KEEPING NOTES

An interview with Delores Broten.

 

 

 

As editor of the Watershed Sentinel, B.C.’s award-winning “scrappy” environmental magazine, Delores Broten has been a key mover-and-shaker in the local progressive community since she moved to the Valley with her partner Don Malcolm in 2007. She also writes a personal blog about her journey with Don, who was diagnosed with Alzheimer’s in 2005.

 


 

CVC: The magazine is in its 27th year of publication, and now you’re diving into book publishing with Joyce Nelson’s Beyond Banksters: Resisting the New Feudalism. What has been your journey to this point, and how is it going?
Delores: It’s going OK. Ever since I realized Hillary Clinton is older than I am, it’s been going OK!

I’ve been interested in print since before I could read. A large part of my life has revolved around print, publishing literature, the impact of literature on society. Even when I was working full time as an environmentalist, I was studying pulp and paper. So there’s something about paper and print that has governed my life, in a funny way.

The magazine started as the Cortes Island Forest Committee newsletter, which was a free photocopy we put in mailboxes. Because there was so much environmental info that was all interconnected, my partner Don Malcolm and I decided to start a magazine, which was a little nuts (laughs). Then people started placing ads and subscribing without being asked – Ruth Masters here in the valley was one of our very first subscribers.

I always say the mag was a bit like a developing country: we didn’t have cash, we didn’t have many resources, but we had labour. It survived with a lot of help from volunteers and eventually it evolved into a real magazine, but it was a long, slow process.

CVC: How does your writing, publishing, and editing work fit in with your journey with Don?
Delores: Don and I were always partners in everything. We worked together in our organic garden, the environmental movement, and the magazine. And then Don became ill with dementia, and I started keeping notes. Eventually my keeping notes turned into the blog that I have now, which is very therapeutic for me – and I know that lots of people are sharing this life journey with us.
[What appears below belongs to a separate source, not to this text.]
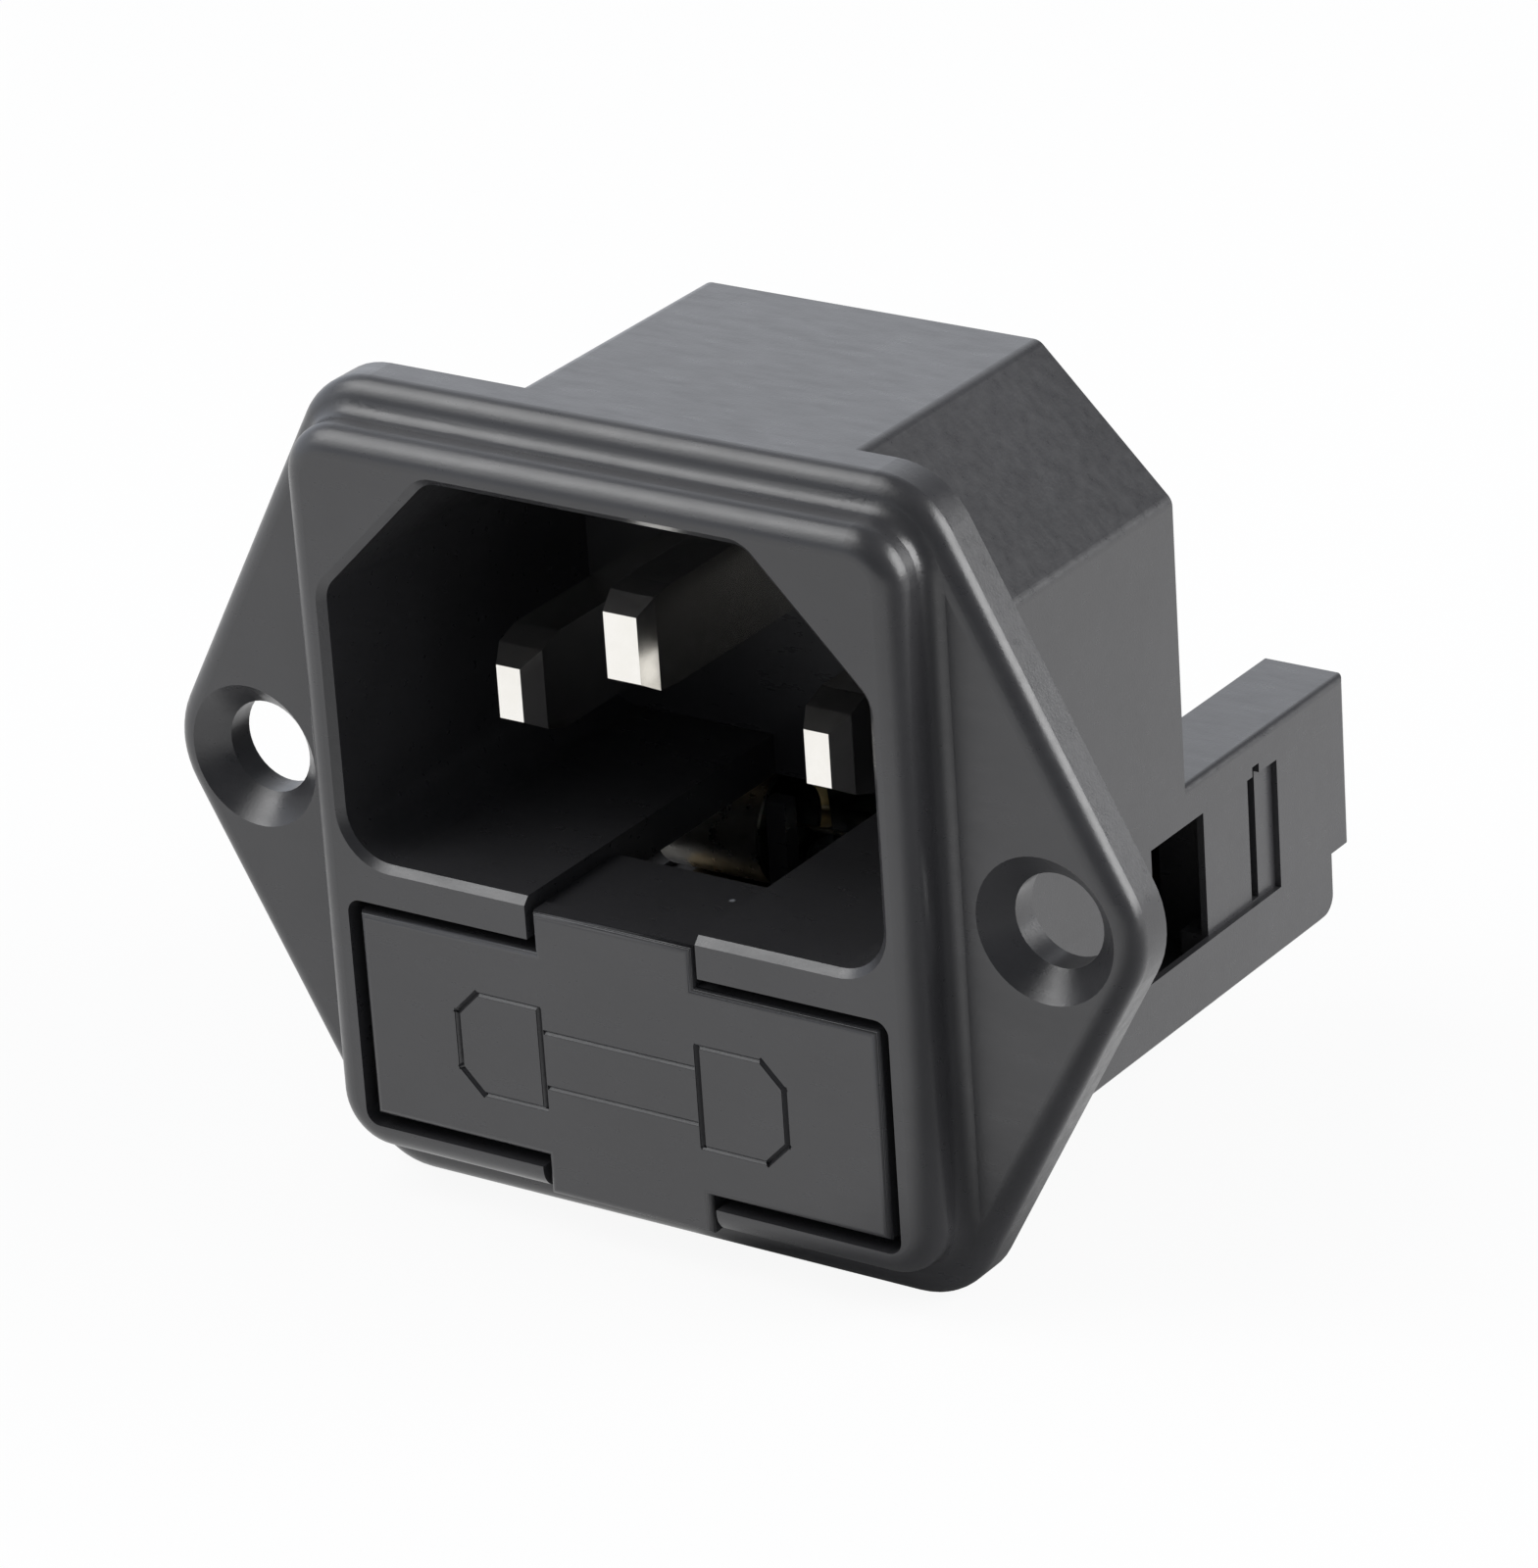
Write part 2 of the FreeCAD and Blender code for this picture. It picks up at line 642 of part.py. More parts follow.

Also, because dementia is such a big social problem, I feel it’s important to raise its profile so that we can get more research, better care, better public education.

CVC: What has kept you going and what keeps you going now?
Delores: In the relationship with Don, which has changed totally since he became ill, in some ways it’s like a stripping down of the soul, we’re down to bare essence, and in a way that’s an amazing, good thing.

In my environmental and social justice work, which is what all this print is about, it’s about knowing that this is a very long-term human project, and knowing that I’m in a direct line of people that have been fighting for social justice – ever since recorded history anyway. Euripides first wrote about the plight of women in 300 BC. We only got the vote fewer than a hundred years ago, and we’re only beginning to imagine what a society without racism or sexism would be like. In other words Rome wasn’t built in a day, and it wasn’t torn down in a day either. I see the work that we do every day as part of that long-term continuum, so it doesn’t matter whether it works or fails on a day-to-day basis. Just realizing – going out and looking at the stars and realizing that we’re so small in the grand scheme of things… I suppose that’s a way of detaching from results.

CVC: You’ve had a really good result with Beyond Banksters – how has it been to explore this new area of book publishing?
Delores: It’s been great fun to take on a new challenge and succeed. I’m looking forward to finding our next manuscript. It’s like we’re just cutting our eyeteeth on it. Why not try it?

It’s interesting with books and print and the internet – why publish a book now? Except that apparently that particular book has motivated a lot of people to think about things and take action. And it’s a different kind of attention, when you’re reading print.

CVC: Where are you going next?
Delores: I’ll probably grow old and die. Maybe. After we publish another couple of books.